Ich bin kein Politiker. Gewiss, ein Becher heißer Kaffee löst nicht alle Probleme. Aber an diesem Morgen hat eine Nachbarin, die heißen Kaffee vorbeibrachte, einem Menschen Mut gemacht und unter dem strengen Blick des Bismarckdenkmahls das getan, was Jesus getan hätte: Barmherzigkeit gezeigt.
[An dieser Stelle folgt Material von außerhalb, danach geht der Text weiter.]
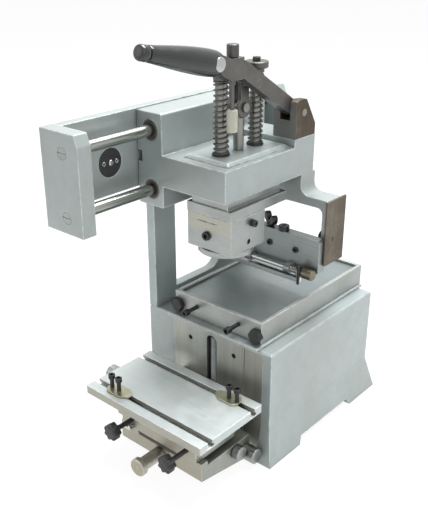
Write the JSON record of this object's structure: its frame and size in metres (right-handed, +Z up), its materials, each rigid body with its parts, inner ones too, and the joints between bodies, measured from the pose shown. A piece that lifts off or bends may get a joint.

Dann wurden die obdachlosen Afrikaner am Bismarckdenkmal vertrieben und standen bei mir vor der Tür. Ich war völlig unvorbereitet. Sie hatten das Gefühl, jetzt von einem zum anderen Ort mit Platzverweisen gehetzt zu werden. Da haben sie mich gefragt, ob sie nicht eine sichere Nacht im Kirchgarten verbringen dürfen. Das habe ich nicht übers Herz gebracht, sie draußen vor der Tür zu lassen. Als wir die Kirche am vergangenen Sonntag geöffnet haben, stand mein ganzer Kirchengemeinderat hinter mir. Eine rein humanitäre Nothilfe. Zuerst kamen 30 Gäste, mit 70 Gästen haben wir nun unsere Kapazität erreicht.

Wir haben dann die kommenden Tage und Nächte improvisiert im freien Fall, aber immer wieder gespürt, dass wir getragen werden - von Gott, von unseren Nachbarn, von so vielen Unterstützern: Schulklassen, Kindergärten, Geschäftsleute, Künstler - aus so vielen verschiedenen gesellschaftlichen Schichten. Ich bin überwältigt. Die Nothilfe für die Afrikaner bringt uns selbst dichter zusammen. Mit immer mehr Ehrenamtlichen schaffen wir es mittlerweile ganz gut. Uns wachsen Kräfte zu und Mut. Unsere Gäste freuen sich riesig. Aber es muss auch noch so viel getan und erreicht werden. Was ich tue, tue ich als Mensch und als Christ, weil ich humanitäre Hilfe für unaufgebbar halte im Wertekanon unserer Kultur.